-- BEGIN INFORMATION PROVIDED --

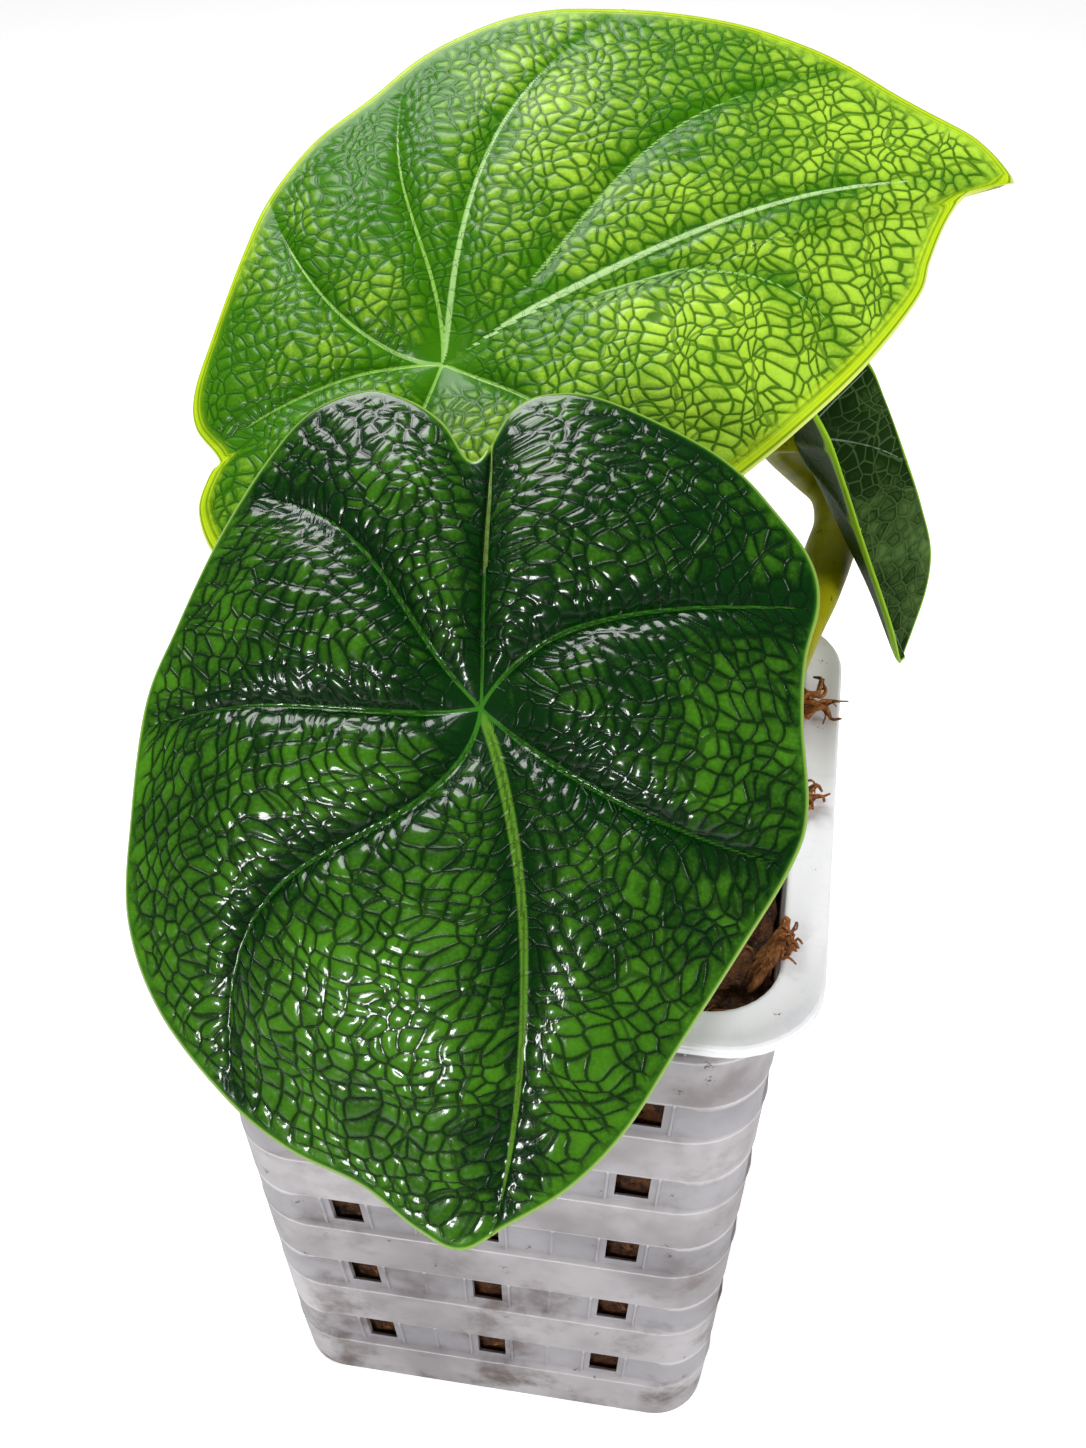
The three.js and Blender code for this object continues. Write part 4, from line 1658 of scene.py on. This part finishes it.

-- END INFORMATION PROVIDED --
-- BEGIN INFORMATION PROVIDED --

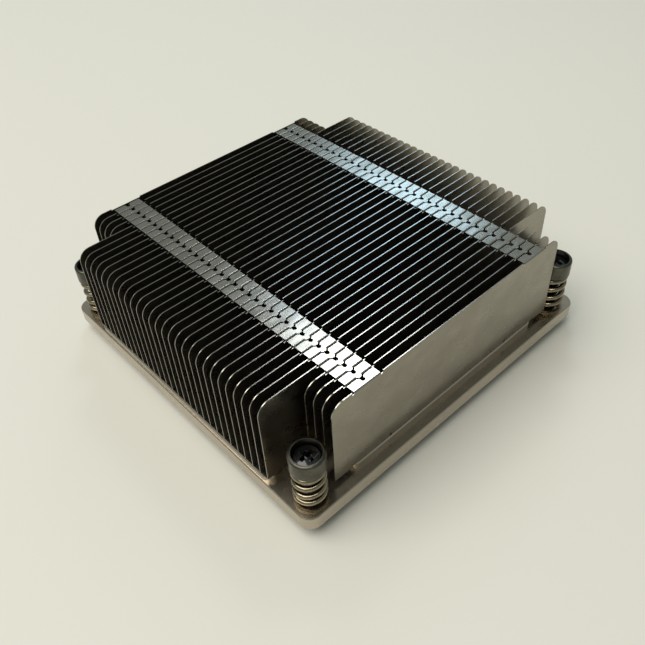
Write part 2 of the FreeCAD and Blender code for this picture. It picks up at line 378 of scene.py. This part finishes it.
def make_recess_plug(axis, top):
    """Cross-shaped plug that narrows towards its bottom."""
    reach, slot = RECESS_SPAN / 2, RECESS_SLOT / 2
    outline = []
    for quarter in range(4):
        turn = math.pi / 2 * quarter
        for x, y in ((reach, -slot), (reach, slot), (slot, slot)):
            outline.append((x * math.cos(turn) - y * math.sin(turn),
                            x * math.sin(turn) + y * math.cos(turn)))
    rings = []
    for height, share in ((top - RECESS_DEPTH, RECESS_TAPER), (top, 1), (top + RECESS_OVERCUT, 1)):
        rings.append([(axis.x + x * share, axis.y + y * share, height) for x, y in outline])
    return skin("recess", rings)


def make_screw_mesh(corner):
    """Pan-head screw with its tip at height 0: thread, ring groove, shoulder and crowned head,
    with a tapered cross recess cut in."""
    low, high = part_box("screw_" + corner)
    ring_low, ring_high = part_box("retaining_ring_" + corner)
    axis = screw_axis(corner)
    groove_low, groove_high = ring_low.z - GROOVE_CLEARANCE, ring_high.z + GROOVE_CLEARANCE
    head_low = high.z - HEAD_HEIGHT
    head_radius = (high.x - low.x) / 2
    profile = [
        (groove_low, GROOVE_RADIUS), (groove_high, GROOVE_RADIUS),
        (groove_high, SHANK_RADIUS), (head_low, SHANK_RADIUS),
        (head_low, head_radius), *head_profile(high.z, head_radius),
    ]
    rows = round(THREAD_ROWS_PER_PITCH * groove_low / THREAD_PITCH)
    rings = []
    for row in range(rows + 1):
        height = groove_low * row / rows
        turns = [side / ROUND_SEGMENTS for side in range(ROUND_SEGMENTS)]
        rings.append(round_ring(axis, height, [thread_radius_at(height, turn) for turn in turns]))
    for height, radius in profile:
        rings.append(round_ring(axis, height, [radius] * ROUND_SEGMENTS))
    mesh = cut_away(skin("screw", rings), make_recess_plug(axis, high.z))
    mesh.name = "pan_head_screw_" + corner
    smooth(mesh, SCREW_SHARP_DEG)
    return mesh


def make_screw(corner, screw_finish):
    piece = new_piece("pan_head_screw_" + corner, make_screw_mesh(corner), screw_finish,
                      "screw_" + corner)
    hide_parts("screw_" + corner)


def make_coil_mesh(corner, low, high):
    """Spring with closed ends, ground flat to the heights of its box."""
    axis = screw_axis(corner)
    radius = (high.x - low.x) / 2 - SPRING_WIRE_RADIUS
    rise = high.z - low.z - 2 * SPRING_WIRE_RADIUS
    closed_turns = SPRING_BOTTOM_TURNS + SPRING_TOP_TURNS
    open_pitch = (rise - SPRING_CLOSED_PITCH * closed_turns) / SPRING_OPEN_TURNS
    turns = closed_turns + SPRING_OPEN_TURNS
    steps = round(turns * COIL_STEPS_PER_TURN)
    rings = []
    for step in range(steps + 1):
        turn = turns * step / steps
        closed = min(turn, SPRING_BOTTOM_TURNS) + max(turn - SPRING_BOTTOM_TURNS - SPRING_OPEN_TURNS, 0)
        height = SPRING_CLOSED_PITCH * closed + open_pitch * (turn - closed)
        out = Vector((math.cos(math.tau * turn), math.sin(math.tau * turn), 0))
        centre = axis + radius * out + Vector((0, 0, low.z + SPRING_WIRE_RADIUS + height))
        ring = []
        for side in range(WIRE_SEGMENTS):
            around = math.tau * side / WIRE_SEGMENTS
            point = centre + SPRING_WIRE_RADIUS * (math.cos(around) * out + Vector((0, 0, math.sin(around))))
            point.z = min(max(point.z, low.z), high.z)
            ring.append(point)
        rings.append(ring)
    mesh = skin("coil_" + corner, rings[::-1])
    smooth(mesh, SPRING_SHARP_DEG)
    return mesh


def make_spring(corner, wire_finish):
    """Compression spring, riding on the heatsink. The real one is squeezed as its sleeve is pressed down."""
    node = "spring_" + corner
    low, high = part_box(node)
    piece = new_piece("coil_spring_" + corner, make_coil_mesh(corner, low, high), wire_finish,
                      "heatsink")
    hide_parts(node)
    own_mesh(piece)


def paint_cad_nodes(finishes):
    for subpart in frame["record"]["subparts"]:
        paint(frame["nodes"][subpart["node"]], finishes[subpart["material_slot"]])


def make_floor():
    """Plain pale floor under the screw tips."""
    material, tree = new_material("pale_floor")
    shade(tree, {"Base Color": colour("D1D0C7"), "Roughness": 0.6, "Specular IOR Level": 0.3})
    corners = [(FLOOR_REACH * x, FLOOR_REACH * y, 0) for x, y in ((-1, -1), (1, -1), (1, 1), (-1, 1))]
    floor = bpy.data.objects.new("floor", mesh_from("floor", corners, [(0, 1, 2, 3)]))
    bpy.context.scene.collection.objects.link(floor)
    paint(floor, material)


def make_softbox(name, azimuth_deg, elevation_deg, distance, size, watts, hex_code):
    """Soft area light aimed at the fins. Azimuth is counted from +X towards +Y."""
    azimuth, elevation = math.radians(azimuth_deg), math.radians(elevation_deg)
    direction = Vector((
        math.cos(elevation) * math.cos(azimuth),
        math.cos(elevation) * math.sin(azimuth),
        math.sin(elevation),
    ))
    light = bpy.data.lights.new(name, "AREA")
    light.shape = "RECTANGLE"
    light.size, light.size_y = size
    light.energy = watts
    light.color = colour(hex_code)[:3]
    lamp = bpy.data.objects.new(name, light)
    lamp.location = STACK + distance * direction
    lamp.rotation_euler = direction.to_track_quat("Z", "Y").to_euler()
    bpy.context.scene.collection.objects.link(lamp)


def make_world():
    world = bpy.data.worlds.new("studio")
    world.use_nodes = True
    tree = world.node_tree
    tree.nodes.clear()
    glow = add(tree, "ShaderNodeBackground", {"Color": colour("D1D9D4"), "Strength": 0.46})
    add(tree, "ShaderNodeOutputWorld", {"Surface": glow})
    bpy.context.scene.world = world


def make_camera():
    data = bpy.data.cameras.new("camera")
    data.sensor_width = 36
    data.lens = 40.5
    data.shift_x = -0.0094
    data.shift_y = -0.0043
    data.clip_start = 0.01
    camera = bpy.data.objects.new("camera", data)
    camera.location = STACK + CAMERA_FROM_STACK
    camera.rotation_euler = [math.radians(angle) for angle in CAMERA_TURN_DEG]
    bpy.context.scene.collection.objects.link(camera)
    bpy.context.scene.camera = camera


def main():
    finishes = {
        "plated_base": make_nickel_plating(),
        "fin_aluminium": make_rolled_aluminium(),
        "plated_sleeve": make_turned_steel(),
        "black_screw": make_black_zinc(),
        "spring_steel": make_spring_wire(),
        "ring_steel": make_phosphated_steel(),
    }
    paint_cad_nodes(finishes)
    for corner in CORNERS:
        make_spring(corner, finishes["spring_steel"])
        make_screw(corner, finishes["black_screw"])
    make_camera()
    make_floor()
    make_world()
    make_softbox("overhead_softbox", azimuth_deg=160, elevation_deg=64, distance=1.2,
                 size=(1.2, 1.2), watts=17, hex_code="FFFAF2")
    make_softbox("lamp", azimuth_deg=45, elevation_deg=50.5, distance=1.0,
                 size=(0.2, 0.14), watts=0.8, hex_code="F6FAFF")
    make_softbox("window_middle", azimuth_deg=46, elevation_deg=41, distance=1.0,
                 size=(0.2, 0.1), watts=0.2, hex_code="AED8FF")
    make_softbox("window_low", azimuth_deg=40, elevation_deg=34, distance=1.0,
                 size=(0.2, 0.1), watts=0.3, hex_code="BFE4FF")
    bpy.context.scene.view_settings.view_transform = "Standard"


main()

-- END INFORMATION PROVIDED --

#### [DESCRIPTION OF THE TASK]
Go through the preceding material and copy each line that has the word "Blender".

#### [REPLY]
The three.js and Blender code for this object continues. Write part 4, from line 1658 of scene.py on. This part finishes it.
Write part 2 of the FreeCAD and Blender code for this picture. It picks up at line 378 of scene.py. This part finishes it.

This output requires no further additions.